- **What this task involves**
Extract, exactly as written, all lines of the material below from the line that includes "Break this object" through its last line.

----------------------------------------

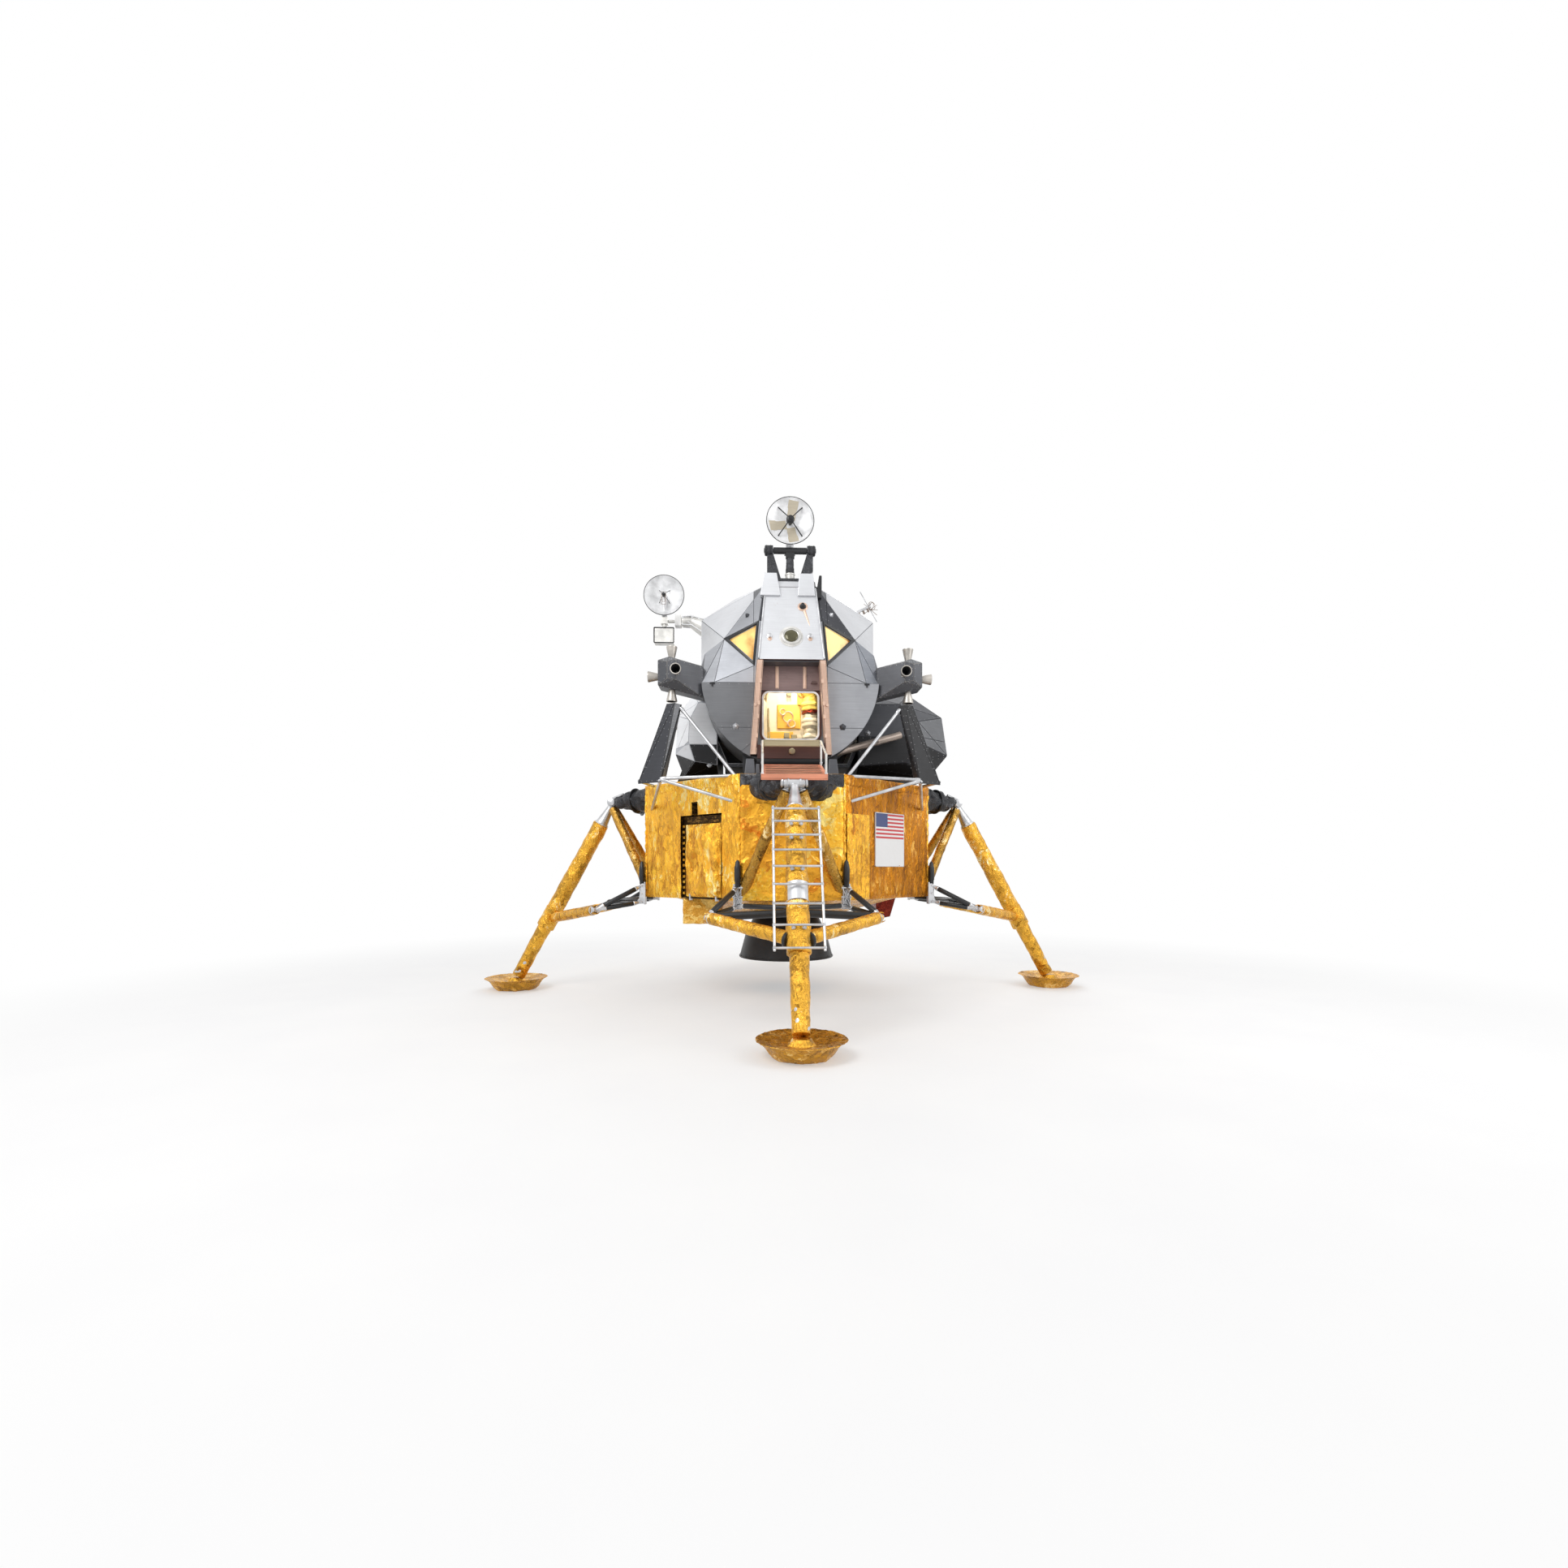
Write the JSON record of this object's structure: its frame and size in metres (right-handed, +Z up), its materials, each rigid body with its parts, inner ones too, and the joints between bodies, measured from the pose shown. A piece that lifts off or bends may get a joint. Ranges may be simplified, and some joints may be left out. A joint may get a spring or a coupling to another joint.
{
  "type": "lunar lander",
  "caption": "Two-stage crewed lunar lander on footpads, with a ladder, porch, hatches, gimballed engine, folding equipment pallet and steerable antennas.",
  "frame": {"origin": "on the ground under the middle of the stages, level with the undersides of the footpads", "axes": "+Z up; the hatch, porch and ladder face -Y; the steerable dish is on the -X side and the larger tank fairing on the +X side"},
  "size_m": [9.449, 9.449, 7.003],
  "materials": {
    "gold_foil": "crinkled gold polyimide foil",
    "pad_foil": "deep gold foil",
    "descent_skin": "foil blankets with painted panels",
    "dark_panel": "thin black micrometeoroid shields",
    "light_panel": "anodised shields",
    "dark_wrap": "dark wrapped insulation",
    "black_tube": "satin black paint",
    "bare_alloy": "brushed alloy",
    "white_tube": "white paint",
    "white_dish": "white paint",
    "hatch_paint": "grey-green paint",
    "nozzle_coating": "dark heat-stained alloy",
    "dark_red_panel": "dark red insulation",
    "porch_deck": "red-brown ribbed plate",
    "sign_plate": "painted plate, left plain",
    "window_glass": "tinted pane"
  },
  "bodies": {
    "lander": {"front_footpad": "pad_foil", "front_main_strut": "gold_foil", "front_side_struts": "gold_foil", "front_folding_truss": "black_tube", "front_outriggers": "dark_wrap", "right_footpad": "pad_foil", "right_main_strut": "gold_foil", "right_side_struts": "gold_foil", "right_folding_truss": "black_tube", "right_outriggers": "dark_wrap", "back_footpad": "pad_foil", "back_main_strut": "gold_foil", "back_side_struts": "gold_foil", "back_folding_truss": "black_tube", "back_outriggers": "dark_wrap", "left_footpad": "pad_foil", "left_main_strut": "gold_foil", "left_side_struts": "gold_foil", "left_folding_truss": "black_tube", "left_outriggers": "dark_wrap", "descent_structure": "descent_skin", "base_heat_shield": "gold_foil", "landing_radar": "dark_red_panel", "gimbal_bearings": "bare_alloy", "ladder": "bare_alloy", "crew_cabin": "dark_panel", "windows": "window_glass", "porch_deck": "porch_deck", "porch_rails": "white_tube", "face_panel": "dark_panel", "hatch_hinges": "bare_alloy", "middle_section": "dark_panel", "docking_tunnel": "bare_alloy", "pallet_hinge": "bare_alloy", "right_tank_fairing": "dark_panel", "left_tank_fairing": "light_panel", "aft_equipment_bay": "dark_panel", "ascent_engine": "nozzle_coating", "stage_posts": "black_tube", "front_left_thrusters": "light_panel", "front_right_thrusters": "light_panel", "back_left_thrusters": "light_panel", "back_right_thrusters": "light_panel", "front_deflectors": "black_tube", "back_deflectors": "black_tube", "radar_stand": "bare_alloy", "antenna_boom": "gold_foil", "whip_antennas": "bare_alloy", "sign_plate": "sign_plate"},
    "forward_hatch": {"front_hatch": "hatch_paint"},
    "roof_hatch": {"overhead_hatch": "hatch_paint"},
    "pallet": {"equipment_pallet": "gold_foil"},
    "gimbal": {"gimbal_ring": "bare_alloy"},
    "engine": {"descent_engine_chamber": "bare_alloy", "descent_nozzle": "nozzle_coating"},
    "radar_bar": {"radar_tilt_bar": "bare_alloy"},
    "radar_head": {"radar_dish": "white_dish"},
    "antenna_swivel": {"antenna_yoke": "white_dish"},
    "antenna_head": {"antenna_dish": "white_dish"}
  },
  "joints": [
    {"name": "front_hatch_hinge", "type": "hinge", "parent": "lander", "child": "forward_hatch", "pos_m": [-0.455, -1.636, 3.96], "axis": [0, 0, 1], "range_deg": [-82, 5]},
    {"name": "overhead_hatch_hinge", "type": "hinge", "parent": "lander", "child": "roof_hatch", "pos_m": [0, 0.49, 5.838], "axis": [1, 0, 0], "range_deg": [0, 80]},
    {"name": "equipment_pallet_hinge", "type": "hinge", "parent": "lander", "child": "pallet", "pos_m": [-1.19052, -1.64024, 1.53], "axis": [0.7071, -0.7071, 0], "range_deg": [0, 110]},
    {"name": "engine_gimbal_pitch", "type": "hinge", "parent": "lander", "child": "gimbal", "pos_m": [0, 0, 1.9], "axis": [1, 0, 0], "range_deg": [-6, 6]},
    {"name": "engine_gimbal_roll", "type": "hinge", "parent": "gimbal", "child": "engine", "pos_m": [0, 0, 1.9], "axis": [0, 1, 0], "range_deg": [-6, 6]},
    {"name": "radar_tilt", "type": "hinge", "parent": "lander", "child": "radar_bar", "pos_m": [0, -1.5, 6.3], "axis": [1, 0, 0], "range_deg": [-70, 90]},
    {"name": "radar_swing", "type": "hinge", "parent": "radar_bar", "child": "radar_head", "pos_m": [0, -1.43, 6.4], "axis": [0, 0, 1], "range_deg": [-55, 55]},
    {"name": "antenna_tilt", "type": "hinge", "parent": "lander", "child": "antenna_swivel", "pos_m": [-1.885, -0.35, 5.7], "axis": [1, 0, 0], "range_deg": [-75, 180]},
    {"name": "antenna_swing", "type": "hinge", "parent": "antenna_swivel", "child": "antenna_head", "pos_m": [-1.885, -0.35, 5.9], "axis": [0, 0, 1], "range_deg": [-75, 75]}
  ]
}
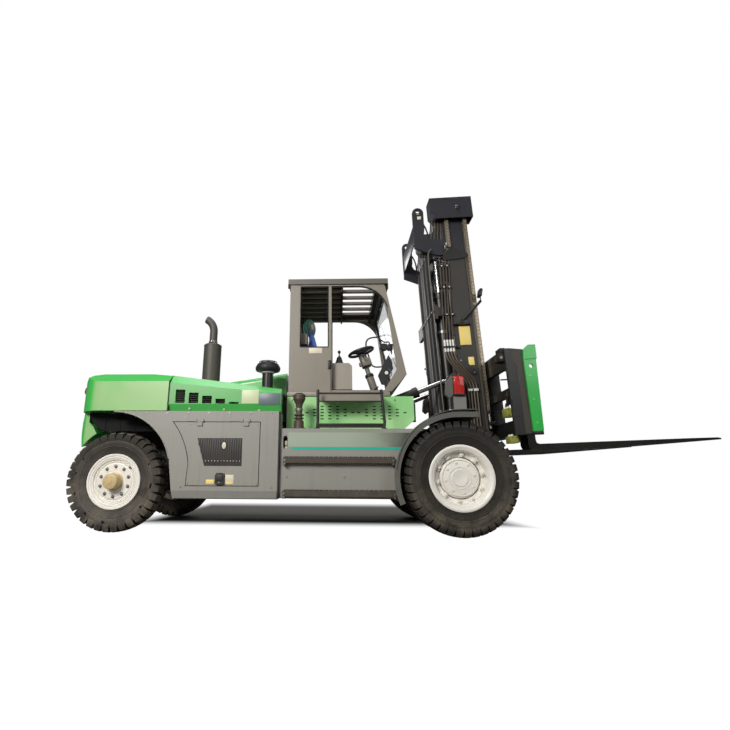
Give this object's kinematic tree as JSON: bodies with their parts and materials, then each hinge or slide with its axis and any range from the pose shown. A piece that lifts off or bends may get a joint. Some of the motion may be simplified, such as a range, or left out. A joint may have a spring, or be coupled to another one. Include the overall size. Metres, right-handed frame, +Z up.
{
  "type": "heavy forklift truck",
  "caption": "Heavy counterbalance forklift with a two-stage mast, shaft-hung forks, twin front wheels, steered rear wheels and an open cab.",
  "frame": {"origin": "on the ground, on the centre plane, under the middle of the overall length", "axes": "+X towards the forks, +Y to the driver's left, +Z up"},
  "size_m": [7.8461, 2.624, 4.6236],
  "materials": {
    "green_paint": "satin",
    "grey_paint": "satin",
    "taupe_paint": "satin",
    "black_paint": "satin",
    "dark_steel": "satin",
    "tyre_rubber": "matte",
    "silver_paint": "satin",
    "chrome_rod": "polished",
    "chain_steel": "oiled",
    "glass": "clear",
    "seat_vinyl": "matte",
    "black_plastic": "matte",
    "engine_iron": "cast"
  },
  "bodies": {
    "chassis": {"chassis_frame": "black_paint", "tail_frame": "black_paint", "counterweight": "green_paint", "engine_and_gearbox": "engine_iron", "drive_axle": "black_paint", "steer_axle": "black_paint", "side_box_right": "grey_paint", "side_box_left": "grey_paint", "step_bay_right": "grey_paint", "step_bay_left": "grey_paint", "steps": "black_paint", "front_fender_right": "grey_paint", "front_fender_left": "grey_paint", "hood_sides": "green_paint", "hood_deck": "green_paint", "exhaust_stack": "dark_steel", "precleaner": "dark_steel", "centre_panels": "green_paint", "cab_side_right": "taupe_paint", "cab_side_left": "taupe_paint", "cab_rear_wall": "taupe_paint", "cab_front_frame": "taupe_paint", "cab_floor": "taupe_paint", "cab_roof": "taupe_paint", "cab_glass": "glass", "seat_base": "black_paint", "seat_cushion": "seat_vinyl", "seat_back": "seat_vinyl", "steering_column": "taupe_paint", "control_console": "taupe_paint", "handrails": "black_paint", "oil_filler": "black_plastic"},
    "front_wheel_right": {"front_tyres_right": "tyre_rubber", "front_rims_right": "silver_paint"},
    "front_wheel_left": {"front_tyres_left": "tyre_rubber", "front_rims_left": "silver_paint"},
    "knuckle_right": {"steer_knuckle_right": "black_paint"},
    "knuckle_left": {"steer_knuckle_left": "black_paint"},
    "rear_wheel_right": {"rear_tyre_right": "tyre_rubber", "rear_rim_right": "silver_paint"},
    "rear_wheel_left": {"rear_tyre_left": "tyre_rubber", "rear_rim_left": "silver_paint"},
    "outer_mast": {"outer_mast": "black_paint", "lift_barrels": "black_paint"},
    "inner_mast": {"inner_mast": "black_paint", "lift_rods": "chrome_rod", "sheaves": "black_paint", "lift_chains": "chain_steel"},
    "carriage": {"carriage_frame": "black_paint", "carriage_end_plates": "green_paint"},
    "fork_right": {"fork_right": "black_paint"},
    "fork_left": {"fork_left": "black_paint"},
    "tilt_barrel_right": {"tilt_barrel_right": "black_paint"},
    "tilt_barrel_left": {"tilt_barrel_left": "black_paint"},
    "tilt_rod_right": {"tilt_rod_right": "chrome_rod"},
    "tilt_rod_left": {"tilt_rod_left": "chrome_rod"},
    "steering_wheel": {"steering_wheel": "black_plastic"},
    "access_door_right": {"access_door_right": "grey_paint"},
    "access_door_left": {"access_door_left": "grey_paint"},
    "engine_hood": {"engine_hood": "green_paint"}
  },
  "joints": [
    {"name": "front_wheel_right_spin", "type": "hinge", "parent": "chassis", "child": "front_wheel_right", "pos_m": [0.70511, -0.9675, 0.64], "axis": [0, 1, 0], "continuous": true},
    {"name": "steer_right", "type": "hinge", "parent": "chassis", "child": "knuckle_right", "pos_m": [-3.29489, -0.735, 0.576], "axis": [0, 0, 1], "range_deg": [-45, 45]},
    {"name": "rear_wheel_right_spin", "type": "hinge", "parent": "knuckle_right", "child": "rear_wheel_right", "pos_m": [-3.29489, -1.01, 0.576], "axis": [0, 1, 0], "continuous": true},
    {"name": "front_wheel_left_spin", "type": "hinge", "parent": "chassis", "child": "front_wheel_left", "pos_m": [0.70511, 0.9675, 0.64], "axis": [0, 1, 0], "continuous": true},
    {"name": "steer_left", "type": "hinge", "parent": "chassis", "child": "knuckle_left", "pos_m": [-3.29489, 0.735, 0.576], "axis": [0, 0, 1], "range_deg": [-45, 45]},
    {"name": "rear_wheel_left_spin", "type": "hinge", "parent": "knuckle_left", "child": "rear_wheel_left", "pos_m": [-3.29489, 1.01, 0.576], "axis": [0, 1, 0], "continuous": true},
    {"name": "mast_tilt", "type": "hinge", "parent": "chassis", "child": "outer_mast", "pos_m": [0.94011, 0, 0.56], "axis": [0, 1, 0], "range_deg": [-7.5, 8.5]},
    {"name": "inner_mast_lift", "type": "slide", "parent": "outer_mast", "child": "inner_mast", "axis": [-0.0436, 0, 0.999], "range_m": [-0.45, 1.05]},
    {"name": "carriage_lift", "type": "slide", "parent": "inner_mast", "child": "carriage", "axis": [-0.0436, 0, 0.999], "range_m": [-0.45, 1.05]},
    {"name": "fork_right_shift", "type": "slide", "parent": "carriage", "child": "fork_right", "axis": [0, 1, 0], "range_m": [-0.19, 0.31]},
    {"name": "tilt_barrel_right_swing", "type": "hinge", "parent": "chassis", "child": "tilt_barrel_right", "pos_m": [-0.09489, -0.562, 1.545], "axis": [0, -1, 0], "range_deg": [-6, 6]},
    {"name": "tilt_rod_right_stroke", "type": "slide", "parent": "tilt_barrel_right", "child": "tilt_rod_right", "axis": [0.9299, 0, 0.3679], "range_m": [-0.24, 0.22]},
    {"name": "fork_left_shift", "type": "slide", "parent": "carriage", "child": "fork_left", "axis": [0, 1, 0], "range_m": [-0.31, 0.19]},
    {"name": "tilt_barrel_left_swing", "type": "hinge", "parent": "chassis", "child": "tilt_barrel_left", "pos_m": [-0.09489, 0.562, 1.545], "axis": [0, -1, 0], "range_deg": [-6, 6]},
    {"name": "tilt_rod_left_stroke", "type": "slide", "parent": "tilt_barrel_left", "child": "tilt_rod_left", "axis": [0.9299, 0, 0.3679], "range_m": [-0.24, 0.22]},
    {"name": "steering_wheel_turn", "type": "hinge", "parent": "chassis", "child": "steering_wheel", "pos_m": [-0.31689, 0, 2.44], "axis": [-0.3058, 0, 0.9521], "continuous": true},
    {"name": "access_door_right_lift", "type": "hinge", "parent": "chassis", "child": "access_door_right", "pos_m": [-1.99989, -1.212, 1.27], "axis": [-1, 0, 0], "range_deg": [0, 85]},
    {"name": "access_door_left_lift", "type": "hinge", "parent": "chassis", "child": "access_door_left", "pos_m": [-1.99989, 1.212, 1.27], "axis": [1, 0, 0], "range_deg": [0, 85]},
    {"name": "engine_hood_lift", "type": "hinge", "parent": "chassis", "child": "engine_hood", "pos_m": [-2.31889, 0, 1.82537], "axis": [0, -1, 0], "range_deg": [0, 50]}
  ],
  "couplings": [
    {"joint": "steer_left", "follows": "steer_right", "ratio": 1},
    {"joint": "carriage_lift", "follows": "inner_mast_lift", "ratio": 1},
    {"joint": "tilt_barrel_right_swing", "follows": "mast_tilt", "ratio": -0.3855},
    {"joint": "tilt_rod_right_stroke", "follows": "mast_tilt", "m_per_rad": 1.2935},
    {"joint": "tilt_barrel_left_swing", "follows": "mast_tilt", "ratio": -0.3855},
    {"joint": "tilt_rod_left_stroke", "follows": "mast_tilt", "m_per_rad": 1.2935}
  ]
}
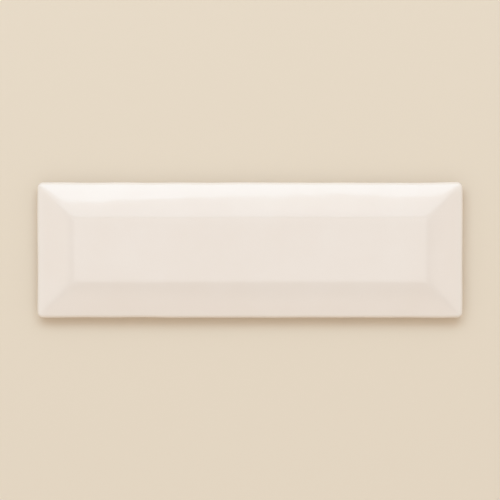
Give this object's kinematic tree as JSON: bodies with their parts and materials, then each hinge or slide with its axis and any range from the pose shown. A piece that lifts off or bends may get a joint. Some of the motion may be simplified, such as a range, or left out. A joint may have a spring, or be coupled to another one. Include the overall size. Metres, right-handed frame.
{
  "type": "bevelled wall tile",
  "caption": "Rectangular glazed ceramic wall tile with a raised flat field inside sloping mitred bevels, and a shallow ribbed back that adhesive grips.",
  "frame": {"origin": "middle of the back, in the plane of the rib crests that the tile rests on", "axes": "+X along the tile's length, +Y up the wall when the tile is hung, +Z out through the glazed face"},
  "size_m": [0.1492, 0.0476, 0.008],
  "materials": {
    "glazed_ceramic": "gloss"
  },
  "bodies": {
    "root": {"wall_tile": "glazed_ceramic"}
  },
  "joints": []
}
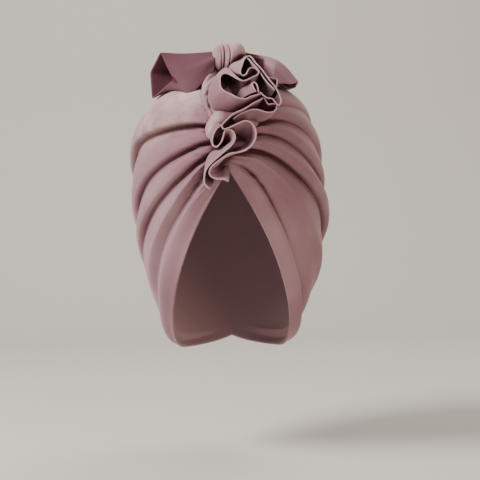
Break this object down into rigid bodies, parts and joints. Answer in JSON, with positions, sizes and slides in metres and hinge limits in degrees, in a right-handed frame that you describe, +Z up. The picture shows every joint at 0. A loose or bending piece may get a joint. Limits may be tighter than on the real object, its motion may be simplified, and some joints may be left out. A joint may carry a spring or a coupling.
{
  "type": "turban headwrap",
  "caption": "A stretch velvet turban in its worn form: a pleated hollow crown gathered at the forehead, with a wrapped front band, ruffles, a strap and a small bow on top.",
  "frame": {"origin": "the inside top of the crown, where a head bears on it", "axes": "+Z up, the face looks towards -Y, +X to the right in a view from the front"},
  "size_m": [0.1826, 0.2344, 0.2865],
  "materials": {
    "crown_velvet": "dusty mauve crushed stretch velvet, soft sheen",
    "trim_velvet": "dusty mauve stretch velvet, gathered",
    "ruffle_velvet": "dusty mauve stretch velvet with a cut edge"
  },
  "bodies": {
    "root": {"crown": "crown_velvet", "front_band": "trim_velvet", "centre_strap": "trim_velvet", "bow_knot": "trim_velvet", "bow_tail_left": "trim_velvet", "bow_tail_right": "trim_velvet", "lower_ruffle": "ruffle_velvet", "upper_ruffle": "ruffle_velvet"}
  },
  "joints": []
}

----------------------------------------

- **Correct answer**
Break this object down into rigid bodies, parts and joints. Answer in JSON, with positions, sizes and slides in metres and hinge limits in degrees, in a right-handed frame that you describe, +Z up. The picture shows every joint at 0. A loose or bending piece may get a joint. Limits may be tighter than on the real object, its motion may be simplified, and some joints may be left out. A joint may carry a spring or a coupling.
{
  "type": "turban headwrap",
  "caption": "A stretch velvet turban in its worn form: a pleated hollow crown gathered at the forehead, with a wrapped front band, ruffles, a strap and a small bow on top.",
  "frame": {"origin": "the inside top of the crown, where a head bears on it", "axes": "+Z up, the face looks towards -Y, +X to the right in a view from the front"},
  "size_m": [0.1826, 0.2344, 0.2865],
  "materials": {
    "crown_velvet": "dusty mauve crushed stretch velvet, soft sheen",
    "trim_velvet": "dusty mauve stretch velvet, gathered",
    "ruffle_velvet": "dusty mauve stretch velvet with a cut edge"
  },
  "bodies": {
    "root": {"crown": "crown_velvet", "front_band": "trim_velvet", "centre_strap": "trim_velvet", "bow_knot": "trim_velvet", "bow_tail_left": "trim_velvet", "bow_tail_right": "trim_velvet", "lower_ruffle": "ruffle_velvet", "upper_ruffle": "ruffle_velvet"}
  },
  "joints": []
}